01/08/22 – El Padre Mateo Bautista, sacerdote camilo, nos acompaña cada lunes en el programa “Acortando Distancias”, para dialogar sobre las heridas causadas por los pecados capitales y el camino de duelo para poder sanarlas. Sobre la base del texto del fariseo y el publicano (Lc. 18,9-14) dialogamos sobre la soberbia espiritual.
¿Puede haber soberbia en un hombre o una mujer de Dios? “Cuando estamos en camino de conversión nos podemos encontrar con rasgos de soberbia aun celebrando, orando, escuchando la Palabra, estando en Gracia. ¿Puede haber soberbia en lo que pensamos, en lo que decimos, en lo que hacemos, en el fondo de nuestra alma, podemos ser soberbios sin darnos cuenta?, ¿podemos ser soberbios espirituales cuando humillamos, despreciamos, manipulamos, rebajamos a los demás? Hay soberbia cuando hablamos y cuando callamos. Cuando miramos y cuando cerramos los ojos. Soberbios interiormente, aunque no lo digamos”, dijo el sacerdote.
“Muchos santos han padecido de soberbia espiritual y lo han contado como un camino de conversión y de crecimiento espiritual. Es difícil encontrar un Santo que no se haya quejado de su soberbia y su falta de humildad” agregó.
En el Evangelio de San Lucas leemos cómo Jesús instala el tema de la soberbia espiritual con el relato del fariseo y el publicano.
El fariseo declama: “Yo no soy como los demás hombres… Yo ayuno… Yo pago el diezmo. Yo…” El fariseo cree dar gracias a Dios en su oración, pero es a sí mismo a quien admira y alaba; se cree tan perfecto que no necesita de Dios; es ya justo y, por lo tanto, no puede ser justificado. Su oración parece atea. El fariseo además no puede aprobar de Dios que otorgue la justificación al pecador sin que exista una justa retribución de su parte. Este fariseo se cree mejor y más perfecto que los demás. Esto es una falta contra la verdad, contra la justicia y contra la piedad. Pero el fariseo va más allá, comete uno de los pecados más graves: sustituir a Dios en el juicio y condenar a su prójimo.
El publicano, en cambio, en su breve oración reconoce dos cosas, que lo único bueno viene de Dios: la misericordia; y que lo que él presenta es solamente lo malo: el pecado. Su actitud es diametralmente opuesta a la del fariseo. Mientras que éste se enorgullece ante Dios de ser como es, el publicano reconoce sinceramente su condición de pecador.

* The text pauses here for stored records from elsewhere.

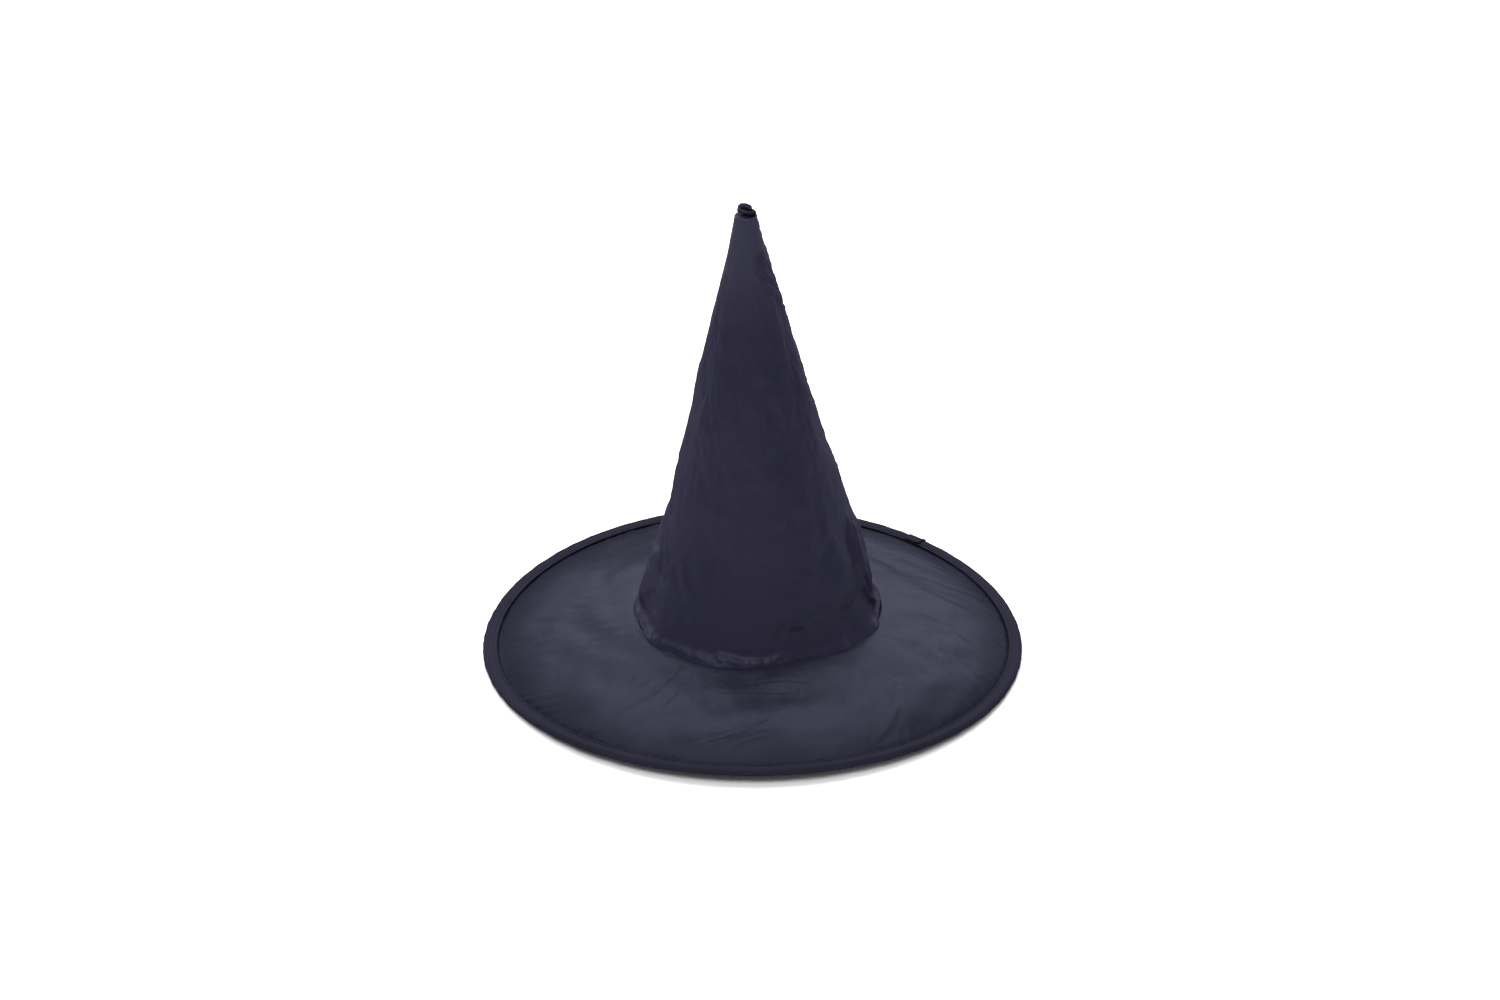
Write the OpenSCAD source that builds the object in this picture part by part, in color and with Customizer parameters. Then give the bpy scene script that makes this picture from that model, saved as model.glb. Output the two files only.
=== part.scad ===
// Witch hat: a sewn cloth cone on a wide round brim. The brim is three plies held out by a
// plastic hoop inside a folded edge tape, and the crown is cloth over a non-woven interfacing.
// Millimetres, +Z up, origin at the centre of the circle that the rim rests on.

/* [Overall] */
// Diameter of the brim over its taped edge
brim_d = 380; // [310:1:460]
// Height of the whole hat, from the rim's underside to the top of the knot
hat_h = 340; // [280:1:410]
// Diameter of the seam that joins the crown to the brim
head_seam_d = 176; // [145:1:215]

/* [Brim] */
// Height of the brim's top face at the head seam, above the rim's underside
brim_rise = 32; // [26:0.5:42]
// How far the brim's curve stands above a straight line from seam to rim
brim_bow = 1.5; // [0.5:0.5:8]
// Thickness of the brim's felt-like interlining
interlining_t = 0.9; // [0.6:0.1:1.4]

/* [Cloth] */
// Thickness of the polyester cloth
cloth_t = 0.4; // [0.25:0.05:0.6]
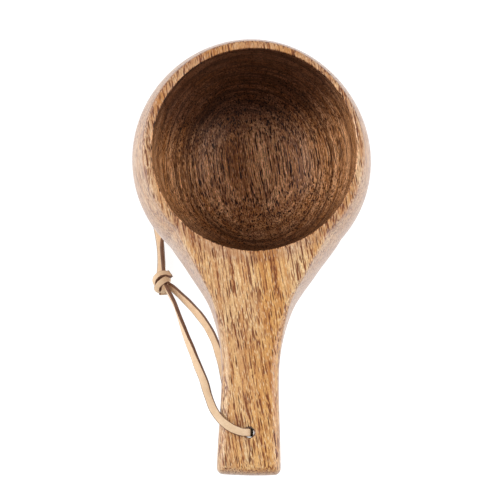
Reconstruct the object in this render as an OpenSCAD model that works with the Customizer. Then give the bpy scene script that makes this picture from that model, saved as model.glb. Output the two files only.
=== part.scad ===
// Kuksa: a wooden drinking cup carved in one piece with its handle, and a
// leather lace through the handle.  Origin at the middle of the foot, +Z up,
// handle along -Y.  Distances along the handle are measured from the bowl's axis.

/* [Bowl] */
// Height from the foot to the rim
cup_h = 62; // [58:1:66]
// Greatest outside diameter, at the belly
belly_d = 100; // [97:1:106]
// Height of the belly above the foot
belly_z = 42; // [38:1:45]
// Outside diameter of the rim
rim_d = 90; // [88:1:92]
// Thickness of the wall at the rim
rim_wall = 3.5; // [3:0.5:5]
// Diameter of the flat foot
foot_d = 54; // [48:1:60]
// Depth of the hollow below the rim
bowl_depth = 53; // [46:1:54]
// Radius of the rounding on the rim's two edges
rim_round = 1.2; // [0.8:0.1:1.4]

/* [Handle] */
// Distance from the bowl's axis to the handle's tip
reach = 131; // [128:1:140]
// Width of the handle at its waist
waist_w = 23; // [20:0.5:26]
// Width of the handle at its tip
tip_w = 25.5; // [24:0.5:29]
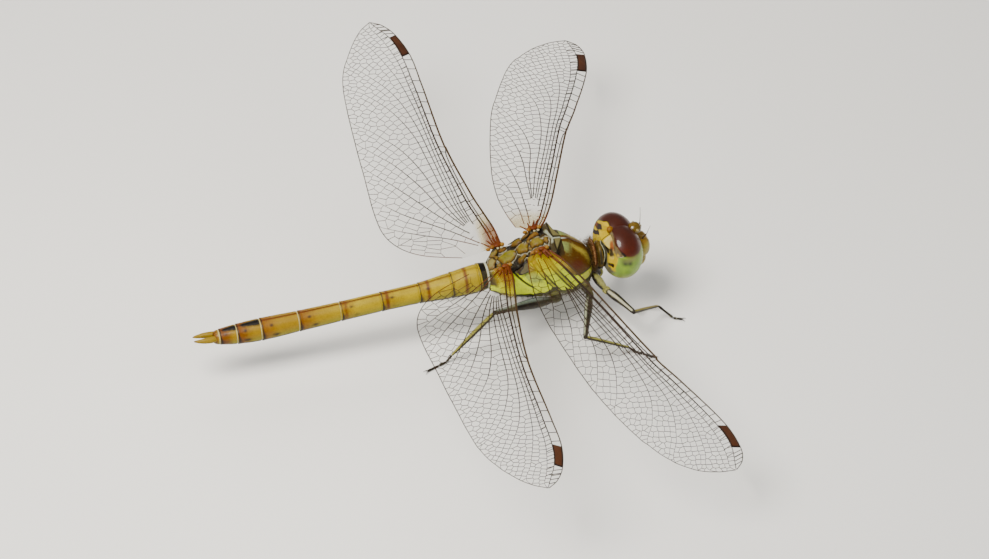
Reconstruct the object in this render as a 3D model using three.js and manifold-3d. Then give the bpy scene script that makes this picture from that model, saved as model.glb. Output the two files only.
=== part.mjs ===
// A common darter dragonfly at rest on level ground, life size, in millimetres.
// +X is forward, +Y is the animal's left and +Z is up. The feet stand on z = 0.

import * as THREE from "three";
import { mergeVertices } from "three/addons/utils/BufferGeometryUtils.js";
import Module from "manifold-3d";

const wasm = await Module();
wasm.setup();

// ---------------------------------------------------------------- sizes

const JOINT_GAP = 0.05; // clear space between neighbouring sub-parts
const CUT_CLEARANCE = 0.04; // how far a cut piece stays off the piece that cuts it
const CENTRE = [-5.9327, -0.0486]; // the point of the floor under the middle of the animal

// Head: one rounded capsule, two large eyes, the face below and in front of them.
const HEAD_CENTRE = [10.5, 0, 6.62];
const CAPSULE_RADII = [1.85, 2.72, 2.3];
const CAPSULE_OFFSET = [-0.45, 0, -0.12];
const EYE_RADII = [1.86, 1.98, 2.36];
const EYE_OFFSET = [-0.3, 1.13, 0.22];
const EYE_REAR = { forward: 8.6, height: 5.3, lean: 0.25 }; // the flat rear margin of the eyes

// Each face plate: offset from the head's centre, and its three radii.
const FACE = {
  frons: { offset: [1.5, 0, -0.12], radii: [1.02, 1.3, 0.98] },
  labrum: { offset: [1.22, 0, -1.3], radii: [0.98, 1.22, 0.8] },
  mouthparts: { offset: [0.42, 0, -1.82], radii: [1.12, 1.28, 0.72] },
  vertex: { offset: [1.2, 0, 1.72], radii: [0.62, 0.6, 0.55] },
};
const ANTENNA = { root: [1.78, 0.62, 1.05], bend: [2.05, 0.85, 1.6], tip: [2.2, 1.25, 2.75], radius: 0.25 };

// Thorax sections: distance forward, height of the top and the bottom, half width,
// and how far up the widest place lies.
const THORAX = [
  { x: 7.75, top: 6.55, bottom: 4.35, half: 0.95, belt: 0.5 },
  { x: 7.35, top: 7.3, bottom: 3.75, half: 1.5, belt: 0.48 },
  { x: 6.5, top: 8.1, bottom: 3.35, half: 1.95, belt: 0.48 },
  { x: 5.4, top: 8.82, bottom: 3.2, half: 2.18, belt: 0.5 },
  { x: 4.1, top: 8.98, bottom: 3.3, half: 2.25, belt: 0.52 },
  { x: 2.6, top: 8.8, bottom: 3.65, half: 2.2, belt: 0.54 },
  { x: 1.1, top: 8.35, bottom: 4.15, half: 2.02, belt: 0.56 },
  { x: -0.3, top: 7.85, bottom: 4.65, half: 1.68, belt: 0.56 },
  { x: -1.25, top: 7.2, bottom: 4.95, half: 1.25, belt: 0.54 },
];
const PROTHORAX = [
  { x: 8.62, top: 6.35, bottom: 4.95, half: 0.62, belt: 0.5 },
  { x: 8.35, top: 6.75, bottom: 4.0, half: 1.05, belt: 0.5 },
  { x: 8.05, top: 6.95, bottom: 3.75, half: 1.2, belt: 0.5 },
  { x: 7.7, top: 6.85, bottom: 3.85, half: 1.1, belt: 0.5 },
];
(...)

El primero parece exigir el pago a sus buenas obras; el segundo suplica compasión y en su oración empieza por reconocerse pecador y culpable ante Dios. Jesús, al narrar este relato ejemplar, precisa que el pecador es, ante todo, un enfermo que necesita un médico (Dios) y un medicamento (su misericordia).
“El nombre de Dios es misericordia” (Papa Francisco).
En cambio, la humildad es el fundamento de todas las demás virtudes. Dice san Gregorio Magno: “Quien acumula virtudes sin humildad es como quien esparce polvo al viento” (Hom. sobre los evangelios 7). Lo mismo dice Casiano: “Nadie puede alcanzar la santidad si no es a través de una verdadera humildad” (Instituciones 12,23).
¡Ay de nosotros si rezamos como el fariseo! ¡Ay de nosotros si creemos que Dios está en deuda con nosotros y no al revés! ¡Ay de nosotros si no comprendemos que el corazón del Padre quiere rescatar con gestos de infinita gratuidad y misericordia a los pobres, desheredados, pecadores…!
Solo quedan excluidos del Reino de Dios quienes no se acogen a su misericordia por creerse mirlos blancos, que terminan… desplumados.